Most estates polish their cellars to a showroom shine. Muratie keeps the spiders.
That refusal to renovate is the signature, more than any single wine. The tasting room is dim, low-beamed, hung with old portraits, thick with cobwebs left deliberately in place. It reads as theatre for about ten minutes. Then it reads as honesty — a farm that would rather show its age than costume itself as new.
The wines
Reach for the fortified first. The Cape Vintage — the port-style and dessert wines Cape producers make in the Portuguese manner — is one of the reference bottles for the style in South Africa: dense, spiced, built to age for years in the bottle. The amber-hued jerepigo, a lighter and intensely sweet fortified, is a long-standing cult favourite. These are wines to end a meal on, or to pour beside something dark and bitter — which is precisely why Muratie belongs in the chocolate-and-wine conversation.
The dry reds are serious too. The Ansela van de Caab is the estate's Bordeaux-style blend — Cabernet Sauvignon-led, with Merlot and Cabernet Franc — structured, savoury, the wine the estate reaches for when it wants to show what its slopes can do. The George Paul Canitz Pinot Noir nods to the artist who first planted the grape here: quieter and more delicate than the big fortifieds, and a piece of living history in the glass. Round it out with a Shiraz named for Ronnie Melck, a Chardonnay, and a white blend under the Laurens Campher label, and you've got a full table.
The setting and the visit
Muratie sits on the Knorhoek road at the foot of the Simonsberg, minutes from its neighbour Kanonkop, on some of the most storied ground in Stellenbosch wine country. The drive in is all oak avenue and mountain; the buildings are whitewashed Cape Dutch gone gently to seed in the best possible way.
Here's the move: taste in that famous unrestored cellar, then stay for the table. Muratie keeps one — the kind of long, unhurried Cape lunch that turns a tasting stop into an afternoon, and the reason to build your day around this estate rather than squeeze it between two others. Book ahead over the summer high season, when the Simonsberg estates fill fast, and check the estate's own site for current details before you travel. This is not the slickest cellar door in Stellenbosch. That's the whole point.
What to buy
One bottle home, make it the Cape Vintage — Muratie at its most distinctive, and it will outlive most of the reds in your rack. For the estate at full stretch among the dry reds, the Ansela van de Caab, and the name worth knowing. And if you want something rarer, the George Paul Canitz Pinot Noir carries a genuine slice of South African wine history in the glass.
Common questions
Two things that sit oddly together. Its port-style fortified wines are among the Cape's benchmarks for the style. And the Ansela van de Caab, a Bordeaux-style red named for the freed slave who married the estate's first owner — a rare thing to hang your grandest wine on. Then there's the cellar itself: deliberately left unrestored, cobwebs, dust and dark old portraits included.
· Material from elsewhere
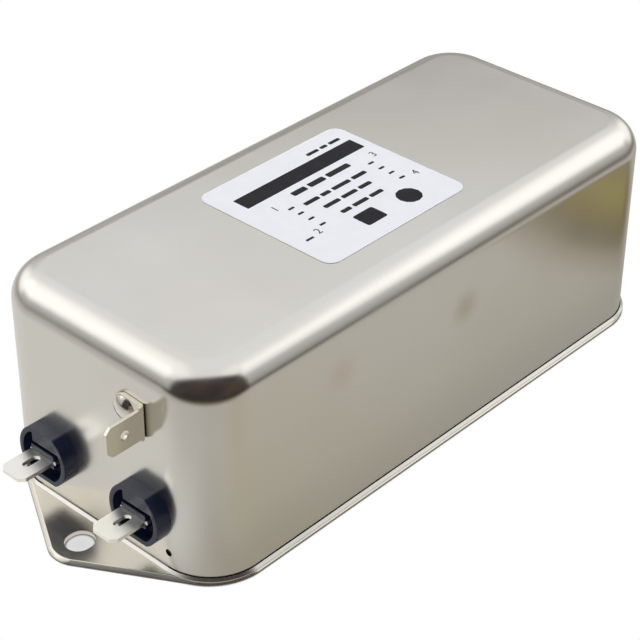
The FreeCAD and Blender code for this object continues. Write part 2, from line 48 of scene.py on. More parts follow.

They're kept on purpose. Where most estates polish their cellars to a showroom shine, Muratie leaves the patina alone — candle-smoked walls, layered dust, spiders in their corners. Part atmosphere, part statement. This is a farm that has been making wine since the seventeenth century, and it would rather show its years than hide them.
Historically, yes. The two Simonsberg neighbours were once part of the same land and trace back to the same early Cape farms. Today they're separate, independently owned estates — Muratie run by the Melck family, Kanonkop by the Kriges. Taste them the same afternoon; they're minutes apart.
Book ahead, especially over the summer high season (November to February) and if you want to eat at the estate's table. Reserve through Muratie's own website, where current visiting details are kept up to date.
Glossary
- Cape Vintage
- South Africa's term for a port-style fortified red wine made in the manner of Portuguese vintage Port — grape spirit added to arrest fermentation, leaving natural sweetness and a spine of tannin. 'Port' itself is now reserved for Portugal, so Cape producers use 'Cape Vintage.'
- Jerepigo
- A Cape fortified style in which spirit is added to unfermented or barely-fermented grape must, so the wine keeps almost all its natural grape sugar. Intensely sweet and often amber-hued from long barrel age.
- Ansela van de Caab
- A freed slave who married Lourens Campher, Muratie's first owner, in the early eighteenth century. The estate's flagship Bordeaux-style red blend is named in her memory.